What are the feasts like?

We were lucky enough to attend a few Ramadan feasts (Iftah) while we were in Egypt, mostly at the family homes of our local guide, Rami. The format varied. At Rami’s house, his mother and sister would cook for most of the day, then just after sundown and evening prayers, we would all sit down to eat. Rami’s mother and sister would start cooking mid-morning, so it is a lot of effort!

Mostly, we would just sit together and talk, while enjoying the food and each other’s company. At other events we went to, there were more people and this was more of a party. The food (for both the more intimate gatherings and the larger events) was served in a ‘help yourself’ communal style. Everything was put on the table and we served ourselves.
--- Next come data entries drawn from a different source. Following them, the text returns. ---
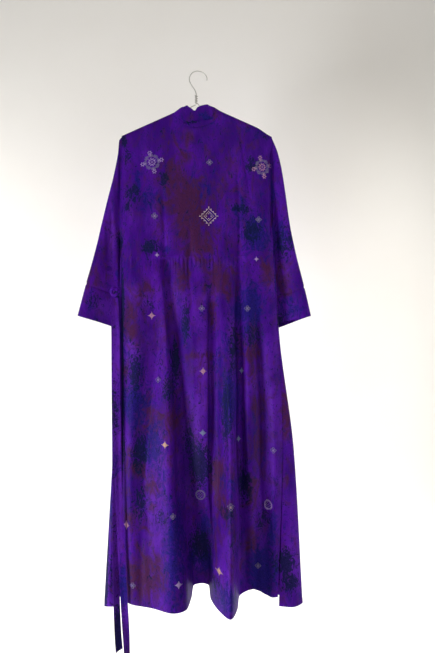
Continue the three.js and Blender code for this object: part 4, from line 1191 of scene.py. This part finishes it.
# Leaves of dim thread and small flowers of a rosette, as shares of its radius, and how far they are turned.
leaf = {"count": 8, "turn": 0.2, "out": 0.54, "length": 0.42, "rows": (-0.16, -0.08, 0, 0.08, 0.16)}
rimFlower = {"count": 4, "turn": 0.24, "places": [(0.58, 1.6), (0.8, 4.2)]}
threadWidth = {"fine": 1.9, "petal": 3.4, "rim": 3.2, "eye": 2.2, "lattice": 2.6}


# A round flower: an eye in a ring of petals, dim leaves round them, and small flowers on the rim.
def rosetteStitches(radius):
    made = ringStitches(radius * 0.05, 4, 2.6, threadWidth["eye"])
    made += ringStitches(radius * 0.25, 10, 7.4, threadWidth["petal"])
    for i in range(leaf["count"]):
        angle = 2 * math.pi * i / leaf["count"] + leaf["turn"]
        for row in leaf["rows"]:
            x = leaf["out"] * math.cos(angle) - row * math.sin(angle)
            z = leaf["out"] * math.sin(angle) + row * math.cos(angle)
            length = radius * (leaf["length"] - abs(row))
            made.append((radius * x, radius * z, angle, length, threadWidth["fine"], "grey"))
    for i in range(rimFlower["count"]):
        angle = 2 * math.pi * i / rimFlower["count"] + rimFlower["turn"]
        for out, size in rimFlower["places"]:
            for x, z, *rest in ringStitches(size, 6, size * 1.2, threadWidth["rim"]):
                atX = radius * out * math.cos(angle) + x
                made.append((atX, radius * out * math.sin(angle) + z, *rest))
    return made


# A stepped diamond: an edge with teeth along it, a second edge inside it, and a small flower. Its cells are
# counted from its middle.
diamond = {"cells": 8, "edges": (4, 7), "petals": 2}


def diamondStitches(radius):
    cells = diamond["cells"]
    pitch = radius / cells
    made = []
    for i in range(-cells, cells + 1):
        for j in range(-cells, cells + 1):
            ring = abs(i) + abs(j)
            tooth = ring == cells and i % 2 == 0
            petal = ring == diamond["petals"] and i * j == 0
            if ring in diamond["edges"] or tooth or petal:
                made.append((i * pitch, j * pitch, 0.0, pitch * 0.95, pitch * 0.75))
    return made


# A four-pointed star of floats laid both ways.
def starStitches(radius):
    rows = 5
    made = []
    for j in range(-rows, rows + 1):
        away = j * radius / rows
        length = 2.3 * radius * max((1 - abs(j) / rows) ** 1.35, 0.08)
        made.append((0, away, 0, length, radius / rows * 1.3))
        made.append((away, 0, math.pi / 2, length, radius / rows * 1.3))
    return made


# A ring with a small woven lattice inside it.
def latticeStitches(radius):
    made = ringStitches(radius * 0.8, 26, radius * 0.42, threadWidth["lattice"])
    pitch = radius * 0.25
    for i in (-2, -1, 0, 1, 2):
        for j in (-2, -1, 0, 1, 2):
            if (i + j) % 2 == 0 and abs(i) + abs(j) < 4:
                made.append((i * pitch, j * pitch, 0.6, radius * 0.26, threadWidth["fine"]))
    return made


# A small ring of four round lobes with an eye in the middle.
def smallRingStitches(radius):
    made = []
    for acrossBy, upBy in ((1, 0), (0, 1), (-1, 0), (0, -1)):
        for x, z, *rest in ringStitches(radius * 0.3, 6, radius * 0.4, 2):
            made.append((x + radius * 0.52 * acrossBy, z + radius * 0.52 * upBy, *rest, "grey"))
    return made + ringStitches(radius * 0.14, 4, radius * 0.3, 1.8)


motifMakers = {
    "rosette": rosetteStitches,
    "diamond": diamondStitches,
    "ring": smallRingStitches,
    "star": starStitches,
    "lattice": latticeStitches,
}
# A stitch's ends are sunk in the cloth. Its section stands at a share of its length either side of the
# middle, and has places across it as shares of its width, each with its rise.
stitch = {
    "sunk": 0.3,
    "sectionAt": 0.28,
    "section": [(-0.5, -0.3), (-0.3, 0.3375), (0, 0.45), (0.3, 0.3375), (0.5, -0.3)],
    "lengths": (0.85, 1.1),
}


# One padded stitch: a lens with pointed ends that rises from the cloth.
def stitchGeometry(place, along, aside, out, length, width):
    foot = place - out * stitch["sunk"]
    vertices = [foot - along * length / 2, foot + along * length / 2]
    for share in (-stitch["sectionAt"], stitch["sectionAt"]):
        middle = place + along * length * share
        vertices += [middle + aside * width * sideways + out * up for sideways, up in stitch["section"]]
    faces = []
    sides = len(stitch["section"])
    for i in range(sides):
        near = 2 + i
        nearNext = 2 + (i + 1) % sides
        faces.append((0, nearNext, near))
        faces.append((near, nearNext, nearNext + sides, near + sides))
        faces.append((near + sides, nearNext + sides, 1))
    return vertices, faces


# All of a panel's motifs as one mesh, each stitch laid on the panel's surface.
def motifMesh(name, ground, wanted):
    polygons = [tuple(polygon.vertices) for polygon in ground.data.polygons]
    tree = BVHTree.FromPolygons([vertex.co for vertex in ground.data.vertices], polygons)
    colors = list(threads)
    vertices = []
    faces = []
    marks = []
    for kind, atX, atZ, radius, narrow, color in wanted:
        for dx, dz, heading, length, width, *other in motifMakers[kind](radius):
            origin = Vector(((atX + dx * narrow) * perMm, -1, (atZ + dz) * perMm))
            hit, normal = tree.ray_cast(origin, Vector((0, 1, 0)))[:2]
            if hit is None:
                continue
            out = -normal if normal.y > 0 else normal
            along = Vector((math.cos(heading) * narrow, 0, math.sin(heading)))
            along = (along - out * along.dot(out)).normalized()
            aside = out.cross(along)
            length = length * rng.uniform(*stitch["lengths"])
            made, around = stitchGeometry(hit / perMm, along, aside, out, length, width)
            start = len(vertices)
            vertices += [vertex * perMm for vertex in made]
            faces += [tuple(start + i for i in face) for face in around]
            marks += [colors.index(other[0] if other else color)] * len(around)
    mesh = bpy.data.meshes.new(name)
    mesh.from_pydata(vertices, [], faces)
    for color in colors[1:]:
        mesh.materials.append(threads[color])
    piece = addObject(name, mesh, threads[colors[0]])
    mesh.materials.clear()
    for color in colors:
        mesh.materials.append(threads[color])
    mesh.polygons.foreach_set("material_index", marks)
    mesh.shade_smooth()
    print(f"{name}: {len(mesh.polygons)} faces")
    return piece


onBodice = [row for row in motifs if row[2] > waist["z"]]
onSkirt = [row for row in motifs if row[2] < waist["z"]]
bodiceMotifs = motifMesh("motifs_back_bodice", backBodicePiece, onBodice)
skirtMotifs = motifMesh("motifs_back_skirt", backSkirtPiece, onSkirt)

wire = {"radius": 1.3}
hook = {"radiusZ": 22.3, "leftRadius": 21.5, "rightRadius": 27, "neckX": -2.6, "neckBottomZ": -89.5}
hangerFrame = {"armDrop": 6.6, "tipX": 196, "barZ": -200}
twist = {"turns": 3.5, "topZ": -65, "gap": 0.5, "bottomUp": 2.5}

# The hook bends round from its free tip, then runs down through its throat to the neck of the hanger.
hookPath = []
for degrees in range(-8, 206, 12):
    angle = math.radians(degrees)
    radius = hook["rightRadius"] if degrees < 90 else hook["leftRadius"]
    rise = wire["radius"] - hook["radiusZ"] + hook["radiusZ"] * math.sin(angle)
    hookPath.append((radius * math.cos(angle), 0, rise))
hookPath += [(-14.4, 0, -39), (-7, 0, -50), (hook["neckX"] - 0.6, 0, -60)]
hookPath += [(hook["neckX"], 0, -72), (hook["neckX"], 0, hook["neckBottomZ"])]


def armZ(x):
    return float(bodiceTop(math.copysign(max(abs(x), neck["half"]), x), 0)) - hangerFrame["armDrop"]


tipX = hangerFrame["tipX"]
barZ = hangerFrame["barZ"]
# The frame runs from the neck along the left arm, round its tip, back along the bar and up the right arm.
framePath = [(hook["neckX"] - 2.2, 0, hook["neckBottomZ"] - 2), (-28, 0, -103)]
framePath += [(x, 0, armZ(x)) for x in (-61, -95, -130, -165, 4 - tipX)]
framePath += [(-tipX - 3, 0, armZ(-tipX) - 5), (2 - tipX, 0, barZ + 2)]
framePath += [(x, 0, barZ - 1.5) for x in (-170, -90, 0, 90, 170)]
framePath += [(tipX - 2, 0, barZ + 2), (tipX + 3, 0, armZ(tipX) - 5)]
framePath += [(x, 0, armZ(x)) for x in (tipX - 4, 165, 130, 95, 61)]
framePath += [(28, 0, -103), (6.5, 0, -94)]

turns = stations(90) * twist["turns"] * 2 * math.pi
reach = 2 * wire["radius"] + twist["gap"]
twistPath = np.stack([
    hook["neckX"] + reach * np.cos(turns),
    reach * np.sin(turns),
    mix(hook["neckBottomZ"] + twist["bottomUp"], twist["topZ"], stations(90)),
], axis=-1)
twistPath = np.concatenate([[(5.6, 0, -93.2), (3.4, 0, -91)], twistPath])

wires = [("hanger_hook", hookPath, 160), ("hanger_frame", framePath, 300), ("hanger_twist", twistPath, 180)]
for node, path, steps in wires:
    smooth = smoothPath(path, steps)
    wireMesh = tubeMesh(f"{node}_wire", tubeGrid(smooth, np.full(steps + 1, wire["radius"]), 16))
    wirePiece = addObject(f"{node}_wire", wireMesh, steel)
    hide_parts(node)
print("hanger made")

# The room, in metres.
room = {"halfWidth": 3, "wallY": 0.4, "floorZ": -1.95, "topZ": 1.6, "frontY": -3}


def addPlane(name, corners, material):
    mesh = bpy.data.meshes.new(name)
    mesh.from_pydata(corners, [], [(0, 1, 2, 3)])
    plane = bpy.data.objects.new(name, mesh)
    bpy.context.scene.collection.objects.link(plane)
    mesh.materials.append(material)
    return plane


# Seen from behind, the wall is left clear, so that the robe's wrapped front shows.
def clearFromBehind(material):
    tree = material.node_tree
    output = next(node for node in tree.nodes if node.type == "OUTPUT_MATERIAL")
    painted = output.inputs["Surface"].links[0].from_socket
    facing = addNode(tree, "ShaderNodeNewGeometry", {}, {}).outputs["Backfacing"]
    clear = addNode(tree, "ShaderNodeBsdfTransparent", {}, {}).outputs[0]
    mixed = addNode(tree, "ShaderNodeMixShader", {}, {0: facing, 1: painted, 2: clear})
    tree.links.new(mixed.outputs[0], output.inputs["Surface"])


paint = makeMatte("white_wall_paint", "#f3f0ec", "#f8f7f5")
clearFromBehind(paint)
boards = makeMatte("pale_floor", "#dedad4", "#e6e3de")
wide = room["halfWidth"]
wallY = room["wallY"]
wallFoot = [(-wide, wallY, room["floorZ"]), (wide, wallY, room["floorZ"])]
wallTop = [(wide, wallY, room["topZ"]), (-wide, wallY, room["topZ"])]
wall = addPlane("backdrop", wallFoot + wallTop, paint)
floorFront = [(-wide, room["frontY"], room["floorZ"]), (wide, room["frontY"], room["floorZ"])]
floor = addPlane("floor", floorFront + wallFoot[::-1], boards)


def addLight(name, place, target, size, power, code):
    data = bpy.data.lights.new(name, "AREA")
    data.shape = "RECTANGLE"
    data.size = size[0]
    data.size_y = size[1]
    data.energy = power
    data.color = linear(code)[:3]
    light = bpy.data.objects.new(name, data)
    light.location = place
    light.visible_camera = False
    light.rotation_euler = (Vector(target) - Vector(place)).to_track_quat("-Z", "Y").to_euler()
    bpy.context.scene.collection.objects.link(light)


# Each light's name, place, target, size, power in watts and colour.
lights = [
    ("window", (-1.95, -1.2, -1.6), (0, 0, -1.2), (0.7, 0.9), 53, "#ffffff"),
    ("fill", (1.2, -2.3, -1.7), (0, 0, -1.1), (1.3, 1.2), 9.5, "#f4f4ff"),
    ("ceiling", (0.2, -1.3, 0.5), (0, 0, -0.5), (1.0, 0.8), 6, "#fffaf0"),
    ("wallWashBehind", (0, 0.16, -1.0), (0, wallY, -1.0), (0.34, 1.3), 2.6, "#fffefa"),
    ("wallWashLow", (0, 0.14, -1.78), (0, wallY, -1.64), (2.4, 0.2), 1.8, "#ffffff"),
    ("wallWashLeft", (-0.9, 0.05, -1.0), (-0.72, wallY, -1.0), (0.3, 1.8), 1.8, "#fffdf6"),
    ("wallWashRight", (0.72, -0.1, -1.0), (0.5, wallY, -1.0), (0.3, 1.8), 4.6, "#fffdf6"),
]
for light in lights:
    addLight(*light)
world = bpy.data.worlds.new("soft_room")
world.use_nodes = True
background = world.node_tree.nodes["Background"]
skyLight = {"code": "#fffcf2", "strength": 0.22}
background.inputs["Color"].default_value = linear(skyLight["code"])
background.inputs["Strength"].default_value = skyLight["strength"]
bpy.context.scene.world = world

view = {"place": (0.0558, -1.45, -0.701), "lens": 29.06, "sensor": 36}
cameraData = bpy.data.cameras.new("camera")
cameraData.lens = view["lens"]
cameraData.sensor_width = view["sensor"]
camera = bpy.data.objects.new("camera", cameraData)
camera.location = view["place"]
camera.rotation_euler = (math.pi / 2, 0, 0)
bpy.context.scene.collection.objects.link(camera)
bpy.context.scene.camera = camera
bpy.context.scene.view_settings.view_transform = "Standard"

print("scene ready")
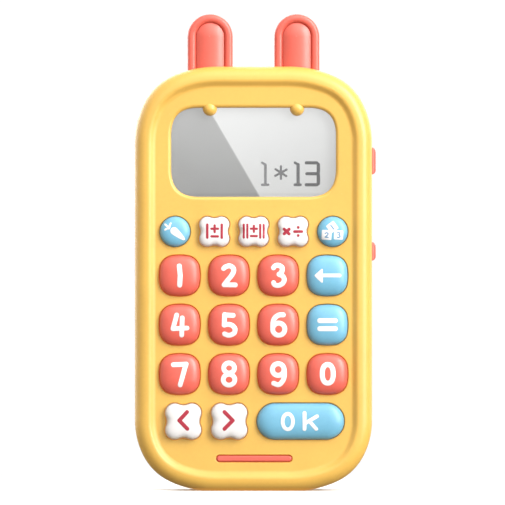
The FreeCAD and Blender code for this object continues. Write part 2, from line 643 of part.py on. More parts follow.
# ------------------------------------------------------------------ batteries
cells, springs, plates = [], [], []
for i, up in ((-1, True), (0, False), (1, True)):
    x = i * CELL_PITCH
    if up:
        zb = BAY_Z1 - CONTACT_T - NUB_L - CELL_L
        can = Part.makeCylinder(CELL_R, CELL_L, V(x, CELL_Y, zb))
        nub = Part.makeCylinder(1.9, NUB_L + 0.1, V(x, CELL_Y, zb + CELL_L - 0.1))
        s0, s1 = BAY_Z0 + CONTACT_T, zb
    else:
        zb = BAY_Z0 + CONTACT_T + NUB_L
        can = Part.makeCylinder(CELL_R, CELL_L, V(x, CELL_Y, zb))
        nub = Part.makeCylinder(1.9, NUB_L + 0.1, V(x, CELL_Y, zb - NUB_L))
        s0, s1 = zb + CELL_L, BAY_Z1 - CONTACT_T
    can = can.makeFillet(0.6, [e for e in can.Edges if e.BoundBox.ZLength < 1e-4])
    cells.append(can.fuse(nub))
    # squeezed conical coil spring: the turns of round wire lie against each other
    wr = 0.4
    n = 6
    step = (s1 - s0 - 2 * wr) / (n - 1)
    turns = []
    for j in range(n):
        rr = 3.4 - (0.22 * j if up else 0.22 * (n - 1 - j))
        turns.append(Part.makeTorus(rr, wr, V(x, CELL_Y, s0 + wr + j * step)))
    springs.append(turns[0].multiFuse(turns[1:]))
save("battery_cells", group(cells))
save("battery_springs", group(springs))


def plate(x0, x1, z0, tail=None):
    p = box(x0, x1, 1.6, 9.8, z0, z0 + CONTACT_T)
    if tail == "down":
        p = p.fuse(box(-CELL_PITCH - 1.2, -CELL_PITCH + 1.2, 2.8, 3.2, BAY_Z0 - 2.8, BAY_Z0 + 0.2))
    if tail == "up":
        p = p.fuse(box(CELL_PITCH - 1.2, CELL_PITCH + 1.2, 2.8, 3.2, BAY_Z1 - 0.2, BAY_Z1 + 2.8))
    return p.removeSplitter()


zt = BAY_Z1 - CONTACT_T
plates.append(plate(-CELL_PITCH - 4.3, -CELL_PITCH + 4.3, BAY_Z0, "down"))
plates.append(plate(-4.3, CELL_PITCH + 4.3, BAY_Z0))
plates.append(plate(-CELL_PITCH - 4.3, 4.3, zt))
plates.append(plate(CELL_PITCH - 4.3, CELL_PITCH + 4.3, zt, "up"))
save("battery_contacts", group(plates))

lower = lead([(-CELL_PITCH, 3.0, BAY_Z0 - 2.8), (-CELL_PITCH, 3.0, BAY_Z0 - 5.6), (-CELL_PITCH, 0.0, BAY_Z0 - 7.4), (-CELL_PITCH, Y_PCB1, BAY_Z0 - 7.4)], 0.5)
upper = lead([(CELL_PITCH, 3.0, BAY_Z1 + 2.8), (CELL_PITCH, 3.0, BAY_Z1 + 5.6), (CELL_PITCH, 0.0, BAY_Z1 + 7.4), (CELL_PITCH, Y_PCB1, BAY_Z1 + 7.4)], 0.5)
save("battery_leads", group([lower, upper]))
spk = []
for sx in (-1, 1):
    spk.append(lead([(sx * 2.5, 6.6 - 3.2, SPK_Z - 5.0), (sx * 2.5, 1.2, SPK_Z - 5.0), (sx * 2.5, 0.0, SPK_Z - 7.5), (sx * 2.5, Y_PCB1, SPK_Z - 7.5)], 0.4))
save("speaker_leads", group(spk))

# ------------------------------------------------------------------ battery door
door = rounded_box(-DOOR_HX, DOOR_HX, Y_BACK - DOOR_T, Y_BACK, DOOR_Z0, DOOR_Z1, DOOR_CORNER)
door = door.makeFillet(0.3, edges_at(door, Y_BACK))
adds = []
for sx in (-1, 1):
    adds.append(box(sx * TAB_X - 3.0, sx * TAB_X + 3.0, 9.0, Y_BACK - DOOR_T + 0.1, DOOR_Z0 + 0.1, DOOR_Z0 + 1.5))
    adds.append(box(sx * TAB_X - 3.0, sx * TAB_X + 3.0, 9.0, 10.2, DOOR_Z0 - 2.0, DOOR_Z0 + 0.2))
adds.append(cyl(0.0, DOOR_SCREW_Z, 3.0, Y_BACK - DOOR_T - 0.0, Y_BACK - 0.3))
# finger grip ribs across the middle of the door
door = door.multiFuse(adds)
ribs = [box(-6.0, 6.0, Y_BACK - 0.35, Y_BACK + 1, 74.0 - 1.8 * i, 74.8 - 1.8 * i) for i in range(4)]
ribs.append(cyl(0.0, DOOR_SCREW_Z, 1.45, 9.0, Y_BACK + 1))
ribs.append(cyl(0.0, DOOR_SCREW_Z, 2.35, Y_BACK - 0.75, Y_BACK + 1))
door = door.cut(group(ribs)).removeSplitter()
save("battery_door", door)


def cross(x, z, y, r, deep, towards=1.0):
    a = box(x - r, x + r, min(y, y - towards * deep), max(y, y - towards * deep), z - 0.22, z + 0.22)
    b = box(x - 0.22, x + 0.22, min(y, y - towards * deep), max(y, y - towards * deep), z - r, z + r)
    return a.fuse(b)


def screw(x, z, y_seat, shaft_r, shaft_l, head_r, head_t):
    """Pan head screw: head towards +Y on the seat, shaft towards -Y."""
    s = cyl(x, z, head_r, y_seat, y_seat + head_t)
    s = s.makeFillet(min(0.5, head_t * 0.45), edges_at(s, y_seat + head_t))
    s = s.fuse(cyl(x, z, shaft_r, y_seat - shaft_l, y_seat + 0.1))
    tip = revolve_y([(0, y_seat - shaft_l), (shaft_r, y_seat - shaft_l), (shaft_r * 0.5, y_seat - shaft_l - 0.6), (0, y_seat - shaft_l - 0.6)], x, z)
    s = s.fuse(tip)
    return s.cut(cross(x, z, y_seat + head_t, head_r * 0.6, head_t * 0.55)).removeSplitter()


save("door_screw", screw(0.0, DOOR_SCREW_Z, Y_BACK - 0.75, 1.15, 4.6, 2.1, 0.65))
save("case_screws", group([screw(x, z, 4.0, 1.1, 9.6, 2.1, 1.5) for x, z in CASE_SCREWS]))
save("pcb_screws", group([screw(x, z, Y_PCB1, 0.9, 4.4, 1.9, 1.2) for x, z in PCB_SCREWS]))
print("done")
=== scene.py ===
import math

import bmesh
import bpy
import numpy as np
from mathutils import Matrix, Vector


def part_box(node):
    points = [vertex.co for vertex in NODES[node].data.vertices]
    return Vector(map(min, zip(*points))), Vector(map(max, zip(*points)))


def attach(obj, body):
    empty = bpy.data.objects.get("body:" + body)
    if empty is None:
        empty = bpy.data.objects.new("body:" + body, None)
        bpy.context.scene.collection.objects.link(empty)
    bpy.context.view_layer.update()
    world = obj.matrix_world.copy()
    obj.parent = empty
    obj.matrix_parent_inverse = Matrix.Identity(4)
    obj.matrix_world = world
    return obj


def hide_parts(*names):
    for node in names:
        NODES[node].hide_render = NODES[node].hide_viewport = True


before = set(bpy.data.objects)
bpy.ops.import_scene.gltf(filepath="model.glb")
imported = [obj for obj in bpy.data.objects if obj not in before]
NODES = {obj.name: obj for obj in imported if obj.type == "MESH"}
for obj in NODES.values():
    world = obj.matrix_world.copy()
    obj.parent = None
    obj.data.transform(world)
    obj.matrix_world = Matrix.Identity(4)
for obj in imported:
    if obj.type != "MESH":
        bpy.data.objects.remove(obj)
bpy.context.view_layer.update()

MM = 0.001


# ---------------------------------------------------------------- places read from the frame
def box_mm(node):
    lo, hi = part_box(node)
    return [c / MM for c in lo], [c / MM for c in hi]


SLOTS = {n: o.data.materials[0].name.split(".")[0] for n, o in NODES.items()}


def slot_of(node):
    return SLOTS[node]


k5_lo, k5_hi = box_mm("key_5")


# ---------------------------------------------------------------- node material helpers
def lin(c):
    out = []
    for v in c:
        v = v / 255.0
        out.append(v / 12.92 if v <= 0.04045 else ((v + 0.055) / 1.055) ** 2.4)
    return out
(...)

We attended one event, which was a huge celebration. One of the family members was flying to Mecca the following morning, so there was great excitement on her behalf, and everyone was in very high spirits. At the end of the evening, over 200 people accompanied her to the airport!

Overall, to our eyes, it seemed like a joyful time to be around family and friends, and a time to give thanks and praise. The generosity and hospitality of the Egyptian people really surprised us too.

Islamic Cairo

Top tips for visiting Egypt during Ramadan

Here’s a quick round-up!

  • Dress respectfully: cover your shoulders and knees, and don’t expose any midriff or cleavage. Woman travellers should consider covering their hair.
  • Avoid eating, smoking or drinking outside of restaurants. There will be plenty of opportunities for you to eat and drink inside.
  • Understand and respect that local people may not be eating or drinking. This can be a tiring time for Muslims. Though some people who work are exempt from Ramadan rules, you may find that a tour guide/taxi driver/hotel representative is fasting, so it’s important to understand that their energy may be low. Not only will they have little to eat or drink, but Iftar can be a long event. If they have been celebrating with their family late at night, they may be tired. Of course, good service should still be important, but a little understanding can go a long way.
  • If you are invited to iftar, definitely go! We’re not suggesting you go round asking for invitations but if you do have the opportunity to attend iftar, it’s a great opportunity to learn more about this special period in the Islamic calendar, make some friends, and join in the celebrations. Remember your hosts have probably put a lot of effort into preparing the food, so gratitude can go a long way!

Overall, we highly recommend experiencing Ramadan in Egypt, as long as you keep it respectful.